Ce fut un rajeunissement pour la dame d’avoir, voltigeant autour d’elle, ce charmant papillon. Elle en avait besoin. Outre son âge, que de choses avaient marqué sur elle ! Des passions ? Non, mais des misères et des fatalités. La pauvreté jadis l’avait mariée, l’avait faite la complaisante des grandes dames, même de tel ami qui, dit-on, la fit vivre ; puis vint cette honnête servitude de gouvernante chez Mme de Montespan. Elle eut à cinquante ans cette étrange nécessité (1683) de remplacer la reine, Montespan et Fontanges, celle-ci si fraîche et si jeune, à vrai dire, un enfant. On fut d’autant plus étonné de voir le roi prendre une personne si mûre. Il aimait beaucoup la jeunesse. Il se prévenait volontiers pour les belles personnes. Mme de Maintenon se rendit justice, et crut judicieusement qu’il trouverait plaisir à protéger, soigner une maison de jeunes demoiselles. Elle en créa une à Rueil, où sa propre nièce acheva son éducation. Elle n’aimait pas, dit cette nièce, le mélange des conditions. Elle ne prit que des demoiselles nobles, au moins du côté paternel ; elles devaient prouver quatre quartiers, cent quarante ans de noblesse. Cela entrait dans les idées du roi, qui alors, pour relever la pauvre noblesse, lui ouvrait pour ses fils des écoles de cadets. Les demoiselles devaient faire preuve aussi de pauvreté, et de beauté encore, si l’on peut dire. Du moins elles devaient être bien faites. Elles passaient pour cela la visite d’un médecin qui leur en donnait certificat.

Cette maison, transportée chez le roi même, dans son parc (à Noisy, puis à Saint-Cyr), richement dotée par lui des biens de Saint-Denis, devait attirer les filles de la noblesse, car le roi les mariait.
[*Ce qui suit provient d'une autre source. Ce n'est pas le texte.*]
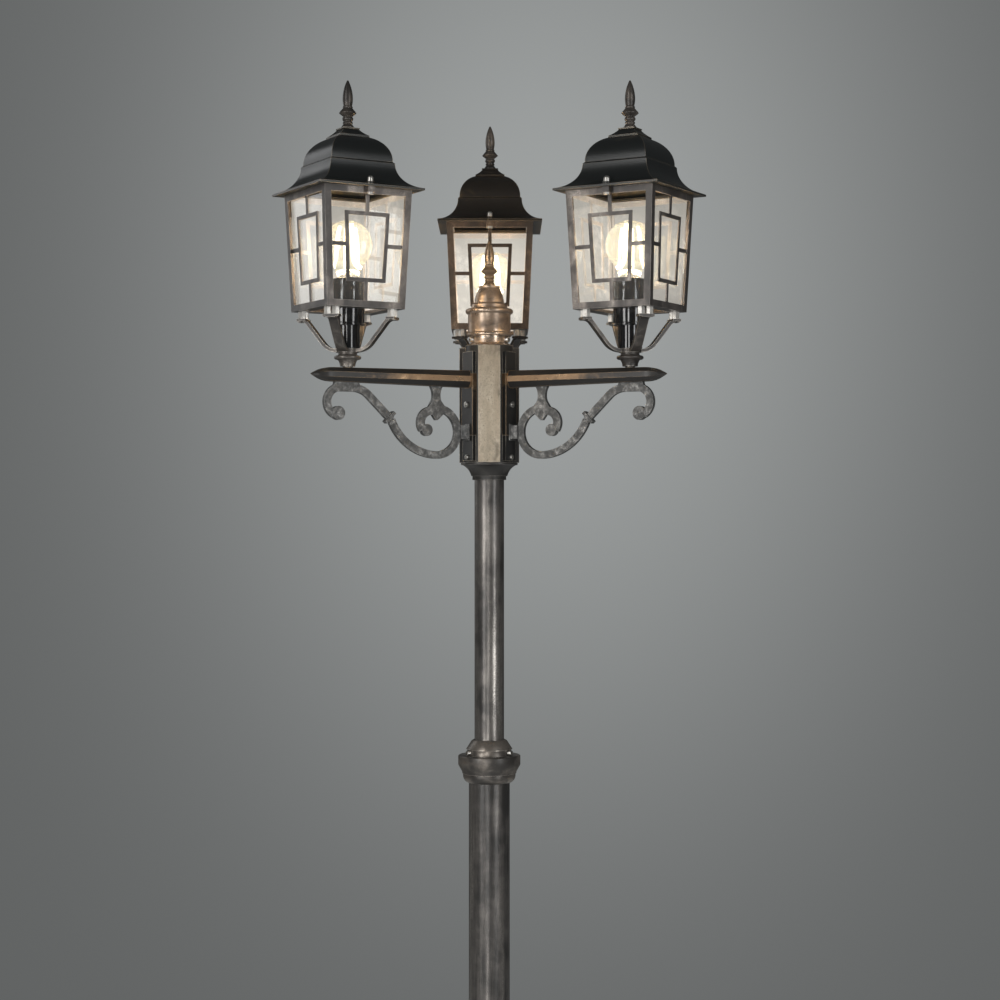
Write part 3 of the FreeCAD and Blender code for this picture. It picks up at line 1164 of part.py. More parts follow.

Celles qui restaient jusqu’à vingt ans recevaient une dot, tirée de l’excédant des revenus, sinon du trésor même[2]. Là on faisait venir les plus jolies, les plus dociles des nouvelles catholiques domptées

  1. Cette rude éducation durait dans les familles de vieille roche. Le dauphin même (élève de Montausier et de Bossu et), dans sa première enfance, était fouetté par ses femmes et nourrices ; plus tard, son gouverneur lui donnait des férules, et si durement qu’une fois il crut avoir le bras cassé.
  2. Ce fut d’abord une faveur, puis en 1608 la règle générale (Hélyot, IV, 427). Je ne trouve point ce détail important dans les très bons ouvrages de M. Lavallée et de M. de Noailles. Ils ont donné les grands traits de cette histoire. Je l’ai complétée, expliquée par les lettres de Mme de Maintenon, de Fénelon, de Bossuet, par Mme de Caylus, Phelippeaux, Ledieu, Legendre, etc.